The third thing I picked up on, however, is that the subject matter of a given story had very little to do with how easy it was to read and understand. While I'd often get comments on how weird my stories were, or guesses as to what sorts of drugs I must have ingested prior to writing them, other writers in my workshops were rarely in doubt as to what happened in the worlds I created. By contrast, other writers in my workshops would take greater risks than I when choosing how to order and present their stories. Sometimes these risks would pay off magnificently. I'd marvel at the way they could present an ordinary situation with and sometimes they'd leave everyone scratching their heads as to what, exactly, the story was trying to convey.
Bringing things back to development, I've noticed contrasts in coding styles that remind me of the divisions I saw in my writing workshops. Some developers value terseness above all else, and will avoid writing two lines of code where the opportunity exists to write one instead. Some developers live and breathe performance, and make sure that every line of code can scale exponentially from the very start. And some developers do neither of these things, and write code to solve problems and nothing more.
As much as I'd like to say that I'm in the third camp, the reality is that I draw from all three approaches. But I always strive to keep my code as accessible as my fiction -- and considerably more grounded. And without knowing how important it was to write something that others could understand and build upon, that lesson in sustainable development would have been a lot harder to internalize.
This is, again, a topic I have thought about at considerable length, and may or may not be expanded into a column of its own at some point. This present column has already run longer than anticipated, so I won't dive too far into extended and ham-fisted metaphors to make my point.

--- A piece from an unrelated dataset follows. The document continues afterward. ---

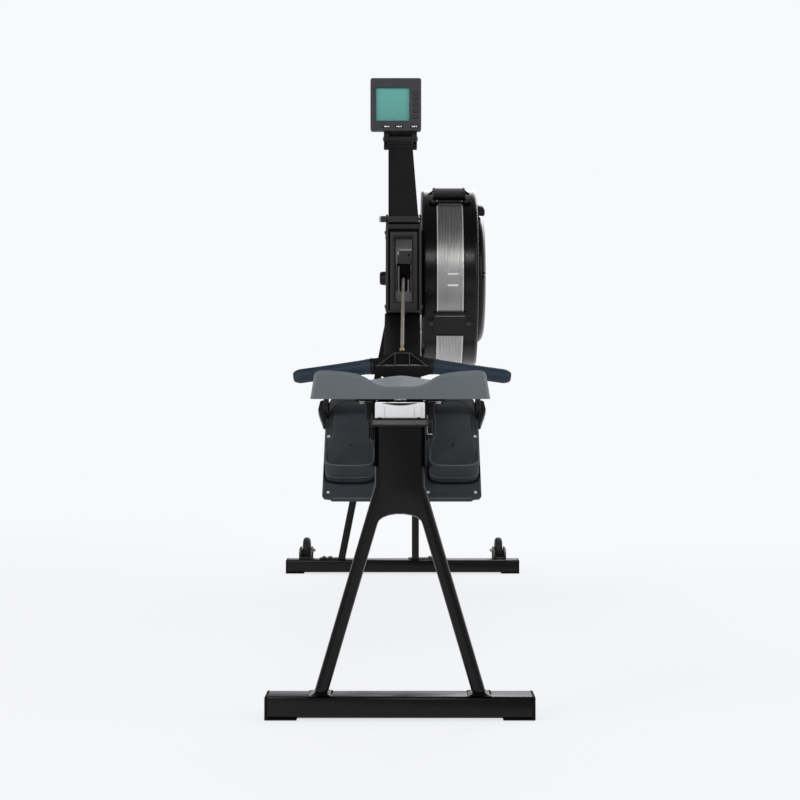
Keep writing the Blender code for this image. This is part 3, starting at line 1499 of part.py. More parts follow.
def front_leg():
    """A head under the chain housing, a raked left tube and an upright right one."""
    middle = front_bar_back() + BAR_DEPTH / 2
    half = FRONT_LEG_DEPTH / 2
    top = BOX_BOTTOM - GAP
    foot_z = BAR_TOP + GAP
    wide = FRONT_LEG_WIDTH / 2
    neck = top - FRONT_HEAD_HEIGHT
    rake = (LEFT_LEG_TOP_X - LEFT_LEG_FOOT_X) / (top - foot_z)
    left_at_neck = LEFT_LEG_TOP_X - rake * (top - neck)
    edge = RIGHT_LEG_X + wide
    outline = [
        (LEFT_LEG_FOOT_X - wide, foot_z),
        (LEFT_LEG_FOOT_X + wide, foot_z),
        (left_at_neck + wide, neck),
        (RIGHT_LEG_X - wide, neck),
        (RIGHT_LEG_X - wide, foot_z),
        (edge, foot_z),
        (edge, top),
        (LEFT_LEG_TOP_X - wide, top),
    ]
    leg = extruded("front_leg", [outline], middle - half, middle + half, "y")
    wall = LEG_WALL
    left_hollow = [
        (LEFT_LEG_FOOT_X - wide + wall + rake * -0.01, foot_z - 0.01),
        (LEFT_LEG_FOOT_X + wide - wall + rake * -0.01, foot_z - 0.01),
        (left_at_neck + wide - wall, neck),
        (left_at_neck - wide + wall, neck),
    ]
    cut(leg, extruded("left_tube_hollow", [left_hollow], middle - half + wall, middle + half - wall, "y"))
    right_hollow = block(
        "right_tube_hollow",
        (RIGHT_LEG_X - wide + wall, middle - half + wall, foot_z - 0.01),
        (edge - wall, middle + half - wall, neck),
    )
    finish(cut(leg, right_hollow), BLACK_STEEL)


def front_bar_back():
    """The front foot bar's back face; the leg stands on it just ahead of the beam's upper end."""
    beam_front = BEAM_CREST + BEAM_DEPTH / math.sin(BEAM_ANGLE)
    return beam_front + GAP + FRONT_LEG_DEPTH / 2 - BAR_DEPTH / 2 + 0.074


def caster(side, word):
    """A transport wheel between two ears at the front of the foot bar, clear of the floor."""
    back = front_bar_back()
    bar_front = back + BAR_DEPTH
    axle_y = bar_front + CASTER_REACH
    x = side * (FRONT_BAR_WIDTH / 2 - CASTER_INSET)
    half, ear = CASTER_EAR_HALF, CASTER_EAR
    outline = [
        (back + 0.018, BAR_TOP + GAP),
        (back + 0.018, BAR_TOP + 0.008),
        (bar_front, CASTER_HEIGHT + CASTER_EAR_ROUND),
        *arc((axle_y, CASTER_HEIGHT), CASTER_EAR_ROUND, 90, -90, 6),
        (bar_front + 0.004, BAR_TOP - 0.006),
        (bar_front + 0.004, BAR_TOP + GAP),
    ]
    base = block(
        f"caster_bracket_{word}",
        (x - half - ear, back + 0.018, BAR_TOP + GAP),
        (x + half + ear, bar_front - 0.004, BAR_TOP + GAP + ear),
    )
    for hand in (-1, 1):
        low, high = sorted((x + hand * half, x + hand * (half + ear)))
        join(base, extruded(f"caster_ear_{word}_{hand}", [outline], low, high, "x"))
    ends = (x - 0.05, axle_y, CASTER_HEIGHT), (x + 0.05, axle_y, CASTER_HEIGHT)
    finish(cut(base, rod(f"caster_bore_{word}", PIN_RADIUS + BORE_GAP, *ends, 16)), BLACK_PLASTIC)
    r, wide, end = CASTER_RADIUS, CASTER_WIDTH / 2, half + ear + 0.002
    right = [(wide, PIN_RADIUS), (wide, r * 0.70), (wide * 0.85, r * 0.90), (wide * 0.5, r * 0.985), (0, r)]
    left = [(-end, 0), (-end, PIN_RADIUS)] + [(-a, b) for a, b in right]
    profile = left + right[-2::-1] + [(end, PIN_RADIUS), (end, 0)]
    centre = (x, axle_y, CASTER_HEIGHT)
    wheel = finish(turned(f"caster_wheel_{word}", profile, centre, steps=24), RUBBER)
    carry(pivot(f"caster_pivot_{word}", centre), wheel)


def build():
    foot_bar("rear_foot_bar", REAR_BAR_WIDTH, REAR)
    foot_bar("front_foot_bar", FRONT_BAR_WIDTH, front_bar_back())
    rail()
    rear_leg()
    main_beam()
    front_leg()
    chain_housing()
    chain_guide()
    chain()
    shock_cord()
    sprocket()
    flywheel()
    flywheel_housing()
    damper()
    handle()
    handle_hook()
    pieces = [seat(), seat_carriage(), *seat_rollers()]
    middle, _, _ = carriage_span()
    carry(pivot("seat_pivot", (0, middle, RAIL_TOP)), *pieces)
    for side, word in ((-1, "left"), (1, "right")):
        footboard(side, word)
        shoe(side, word)
        strap(side, word)
        caster(side, word)
    monitor_arm()
    monitor()


build()
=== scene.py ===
import json
import math

import bmesh
import bpy
from mathutils import Matrix, Vector

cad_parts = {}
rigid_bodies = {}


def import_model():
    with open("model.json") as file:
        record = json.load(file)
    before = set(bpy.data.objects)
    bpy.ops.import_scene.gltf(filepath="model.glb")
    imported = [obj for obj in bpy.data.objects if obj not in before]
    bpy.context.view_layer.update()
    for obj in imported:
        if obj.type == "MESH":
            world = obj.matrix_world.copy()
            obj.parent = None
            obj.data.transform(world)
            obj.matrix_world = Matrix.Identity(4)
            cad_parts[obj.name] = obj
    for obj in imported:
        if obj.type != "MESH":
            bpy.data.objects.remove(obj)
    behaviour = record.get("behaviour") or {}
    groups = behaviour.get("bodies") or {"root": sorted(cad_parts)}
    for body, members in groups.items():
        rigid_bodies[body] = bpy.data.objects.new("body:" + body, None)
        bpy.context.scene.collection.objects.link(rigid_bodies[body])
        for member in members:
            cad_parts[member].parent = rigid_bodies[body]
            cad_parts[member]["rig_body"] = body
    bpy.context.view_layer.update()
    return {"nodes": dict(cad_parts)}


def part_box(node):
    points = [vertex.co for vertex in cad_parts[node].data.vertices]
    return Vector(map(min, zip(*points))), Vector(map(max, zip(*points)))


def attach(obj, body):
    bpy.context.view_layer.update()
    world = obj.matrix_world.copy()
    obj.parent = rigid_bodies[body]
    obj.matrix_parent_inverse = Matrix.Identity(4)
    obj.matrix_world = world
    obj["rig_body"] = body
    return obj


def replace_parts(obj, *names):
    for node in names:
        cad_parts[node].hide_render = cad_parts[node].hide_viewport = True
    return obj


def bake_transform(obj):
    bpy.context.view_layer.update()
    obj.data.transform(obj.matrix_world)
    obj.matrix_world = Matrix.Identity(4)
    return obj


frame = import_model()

scene = bpy.context.scene
nodes = frame["nodes"]
print("frame loaded")

# Small helpers for objects and node trees


def added(name, data):
    made = bpy.data.objects.new(name, data)
    scene.collection.objects.link(made)
    return made


def spanOf(node):
    # A node's lowest corner, its highest corner and its middle
    low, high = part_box(node)
    return low, high, Vector([(a + b) / 2 for a, b in zip(low, high)])


def bodyOf(node):
    return nodes[node]["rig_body"]


def fill(tree, made, sockets):
    # n0 is the first socket; a node stands for its first output, and a list is linked in turn
    for label, value in sockets.items():
        socket = made.inputs[int(label[1:]) if label[1:].isdigit() else label.replace("_", " ")]
        for item in value if isinstance(value, list) else [value]:
            item = item.outputs[0] if isinstance(item, bpy.types.Node) else item
            if isinstance(item, bpy.types.NodeSocket):
                tree.links.new(item, socket)
            else:
                socket.default_value = item
    return made


def step(tree, kind, settings=None, **sockets):
    made = tree.nodes.new(kind)
    for key, value in (settings or {}).items():
        setattr(made, key, value)
    return fill(tree, made, sockets)


def maths(tree, operation, *values):
    sockets = {f"n{i}": value for i, value in enumerate(values)}
    return step(tree, "ShaderNodeMath", {"operation": operation}, **sockets)


def vector(tree, **parts):
    return step(tree, "ShaderNodeCombineXYZ", **parts)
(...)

All code is meant for humans. Yes, computers are responsible for interpreting and acting on code, but that computer-interpreted code is ultimately written to advance some human end. The better you can define the relationship between code and the humans who benefit from it, the better positioned you will be to succeed in your career. And defining relationships between disparate topics is at the heart of the humanities.
If you can explain to freelance clients how the code you're writing can benefit them, you are more likely to win contracts than a developer who can code but cannot explain. If you can explain to your fellow developers why a given refactor is in the best interests of the team, you are more likely to have your changes approved and implemented than a developer who can code but cannot explain. If you can explain how the concepts you learn in bootcamps and tutorials apply to real-life scenarios, you are more likely to build audiences and gain employer interest than a developer who can code but cannot explain.
All of the tasks above are made easier if you know how to convert evidence into theses and actionable ideas. And to do that, you need to know how to write.
I haven't even begun to touch on the field of ethics in the technology sector, and how studying the humanities can equip you with a much more refined moral compass than studying the amoral world of computers. So please, if you're from a similar background to myself and you're wondering whether there's a place for you in technology, put those thoughts to rest for good. There isn't just a place for you -- there's a need for you.